The blog has always served as kind of commonplace book, but it especially began doing so during my graduate studies in philosophy, partly because of my need to preserve a parallel space in which my unofficial reading and unworkable thoughts could still be attested to.

I have occasionally used the blog as an open journal of what might be called work in progress, but in general its relationship to anything else I might be writing or doing is oblique, and generally anything appearing here is written only 'for' here.

That oblique relationship extends to my life, as well. Over its first several years, this blog gradually found its own form, and I have learned to respect that when writing, or can't do otherwise. While it is not a diary, or even a proper journal, entries can evidently sometimes be autobiographical or personal. But I am a philosopher, and I do have some personal stake in ideas, and a literary or even scholarly attachment to the words and texts with which I work and live, no matter how impersonal those may seem to readers unfamiliar with the form.

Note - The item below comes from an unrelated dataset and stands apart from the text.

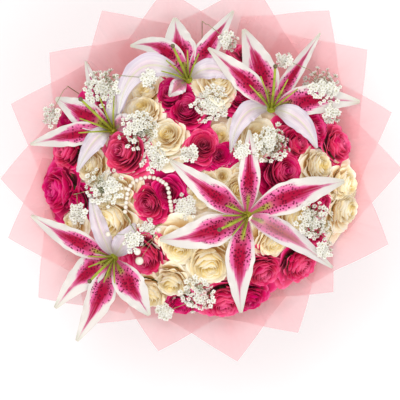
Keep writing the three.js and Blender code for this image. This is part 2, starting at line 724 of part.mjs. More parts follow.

At the same time, the form is inherently ambiguous as to whether, or how, it confers distance or intimacy upon the relation between what's said in any one entry, and the one who says it (of course, what is being said must play a big part in determining that). I suppose the best way to know is to know me, but the temporal character of the form also registers many ways in which one thinks, and feels, and can be known, only for a moment, or a day, or a season, or a period of life. Looking back, even as the author, reader of my own words, I'm rarely on perfectly intimate terms with the person who wrote them.

For someone committed to expression within this form, the more relevant question about some old entry is not what it says, and not what its author was saying then, but what its author says now—about what was said then, or about what that was said about. Most often, I don't have anything to say about that, now. But if I do, it would necessarily be something new.